RAL Colour Codes: The Company adheres to the industry-standard K7 RAL ‘Classic Range’ codes for the identification of paint colours used in our products. While we can provide samples for reference, it is imperative to acknowledge the inherent possibility of shade or colour variations. The Company explicitly disclaims liability in instances where the RAL code may differ in shade when attempting to match products supplied by third parties. This disclaimer is essential to communicate the inherent nuances in colour representation and serves as a transparent disclosure to our valued customers.

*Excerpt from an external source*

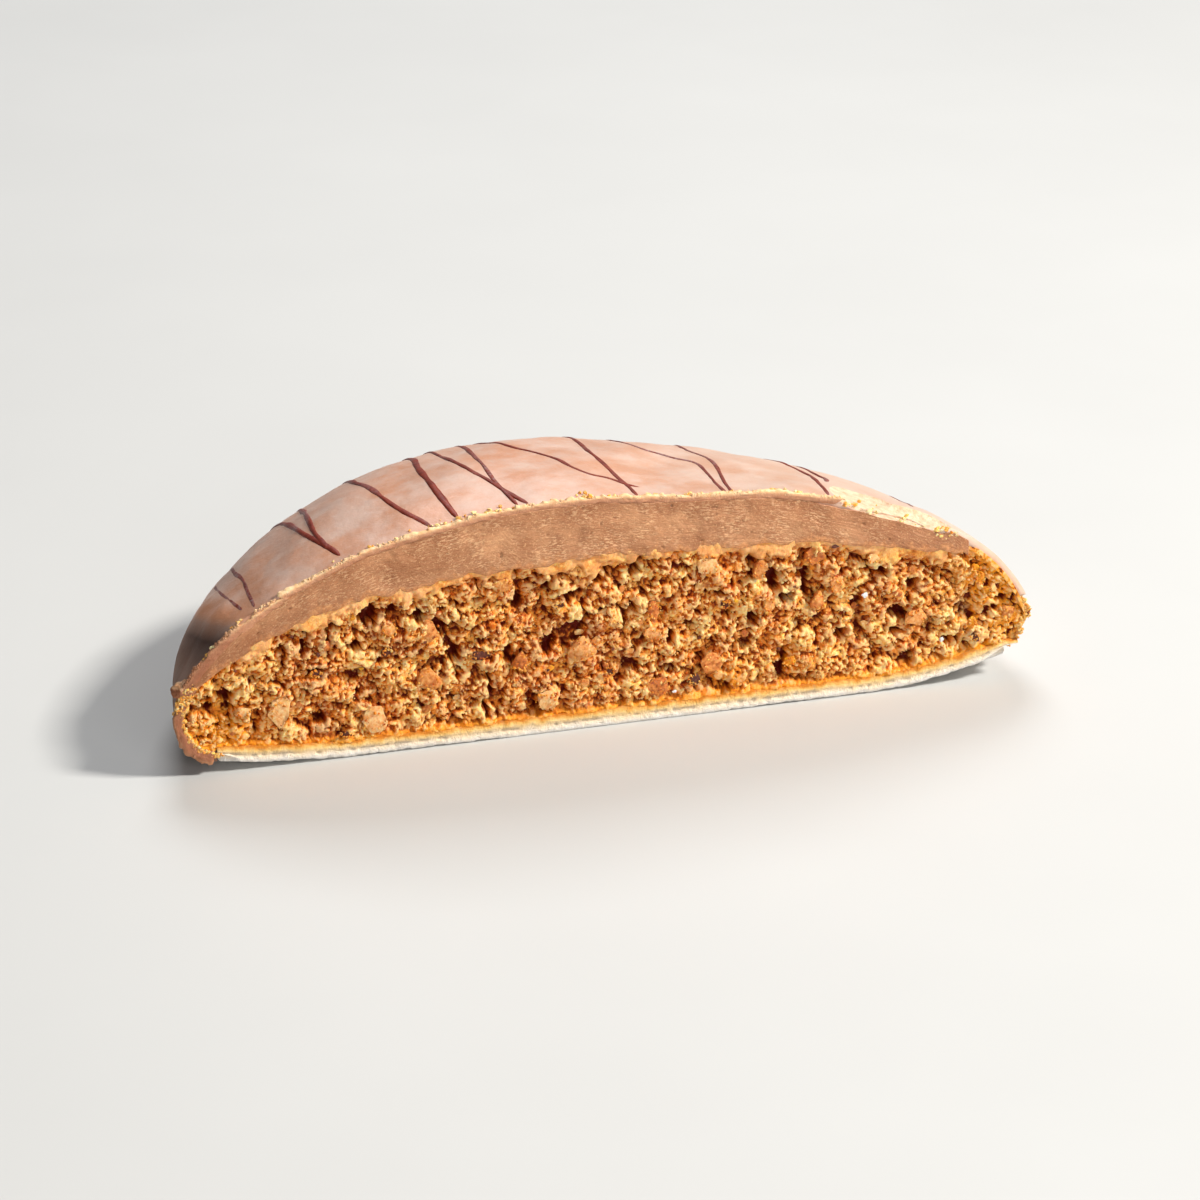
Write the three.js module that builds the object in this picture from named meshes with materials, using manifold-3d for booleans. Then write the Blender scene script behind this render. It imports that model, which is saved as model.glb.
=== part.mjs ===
// A lebkuchen cut in half: a round spiced nut biscuit baked on a wafer disc, topped with a domed
// layer of nougat, coated in milk chocolate and striped with thin strands of dark chocolate.
// The half lies on its wafer with the cut face towards -Y. Millimetres, +Z up, and the origin is
// the middle of the resting face's bounding box.
//
// The model is made as the real one is: each layer is turned as a whole round, bent to the uneven
// shape of a hand-made biscuit, and then cut by one knife. The knife's face is flat where it meets
// chocolate, nougat and wafer, and craggy where it tears the crumb.

import * as THREE from 'three';
import { mergeVertices } from 'three/addons/utils/BufferGeometryUtils.js';
import Module from 'manifold-3d';

// ---- Driving dimensions -----------------------------------------------------------------------

const ROUND_RADIUS = 45; // the whole biscuit is 90 mm across
const CUT_OFFSET = 2; // the knife passed this far behind the middle
const DOME_HEIGHT = 24.7; // table to the top of the chocolate
const RIM_WOBBLE = { reach: 0.25, lobes: 3, turn: 0.6 }; // how the rim strays from a true circle

// The two ends of the cut differ, and every other direction lies between them.
//   rim: height of the widest place      domePower: how square the dome is
//   wrap: how far the coat turns under   lift: how far the wafer's edge curls up
//   cakeDrop, cakePower: how the top of the crumb falls from the middle to where the nougat ends
const LEFT = { rim: 6.1, domePower: 2.1, wrap: 4.2, lift: 1.1, cakeDrop: 8.7, cakePower: 3.3, nougatEnd: 42.6 };
const RIGHT = { rim: 5.6, domePower: 2.58, wrap: 2.8, lift: 2.4, cakeDrop: 4.3, cakePower: 2.5, nougatEnd: 37.2 };

const SHOULDER = { power: 0.57, lean: 2.6 }; // how full the shoulder is, and how much it can lean
const LEAN = { left: 0.34, back: 0.6, backLeft: 2.94 }; // the directions in which it stands higher
const RIPPLE = { height: 0.18, across: 0.47, along: 0.39 }; // soft waves in the coat

const COAT = 1.0; // milk chocolate
const LIP = 0.25; // its lower edge stands this far over the wafer's underside
const CAKE_CROWN = 18.5; // table to the top of the crumb, at the middle
const WAFER = { thickness: 1.6, flatRadius: 27, curl: 1.7, edgeGap: 0.4, edgeBulge: 0.2 };
const GAP = 0.3; // left free between neighbouring layers

const STRAND = { radius: 0.42, sunk: 0.08, sides: 5, step: 4.5, rimShare: 0.985 }; // dark chocolate

const KNIFE = { width: 100, height: 30, reach: 60, below: 2 };
const CRUMB = { pitch: 2.1, depth: 2.3, cell: 0.95, seed: 20, smallest: 1.0, spread: 0.9, back: 1.5, backPower: 2.2 };

// Broken places along the cut: rough lumps taken from the coat, or left sticking to it.
const CHIP = { centre: [30.3, CUT_OFFSET, 21.7], size: [8.4, 3.5, 2.5], lean: 0.46, roughness: 0.16, seed: 5 };
const TIP_CHIP = { centre: [45.2, CUT_OFFSET - 0.2, 6.3], size: [2.1, 2.4, 2.9], lean: 0, roughness: 0.2, seed: 9 };
const SHARD = { centre: [-44, CUT_OFFSET + 0.9, 9.3], size: [1.4, 1.2, 0.9], lean: -0.6, roughness: 0.35, seed: 3 };

// How finely each layer is turned.
const TURNS = { wafer: 68, cake: 68, nougat: 60, coat: 68 };
const RINGS = { curl: 4, flat: 6, side: 3, dome: 14, lining: 12 };

// ---- Small helpers ----------------------------------------------------------------------------

const wasm = await Module();
wasm.setup();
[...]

Powder Coating in Saltwater Environments: Products installed between 500m and 5.6km from high tide saltwater environments, with a marine-grade finish specified, are guaranteed against fading and corrosion for 5 years. This guarantee excludes pressings or trims. Within 500 meters of the high tide saltwater line, the powder-coated material is not guaranteed due to increased corrosiveness. Clients must inform the Company of the site’s specific location at the point of enquiry for applicable guarantee terms.
You possess the unequivocal right to rescind this contract within a stipulated seven-day period following the reception of the notice granting you the right to cancel, as specified by the number overleaf. It is essential to note that the initiation of this timeframe is established by the date explicitly recorded overleaf. The official acknowledgment of the cancellation notice is effective from the moment it is dispatched or transmitted to our offices. Should the product be installed (pending your written consent) before the expiration of the cancellation period, you will bear the full financial responsibility for the goods.
In the event of your decision to cancel the contract, it is imperative to communicate such intent IN WRITING. The communication should be either personally delivered or sent, which may include electronic mail, to the designated individual outlined below. While the provided form is available for your convenience, its utilisation is not obligatory.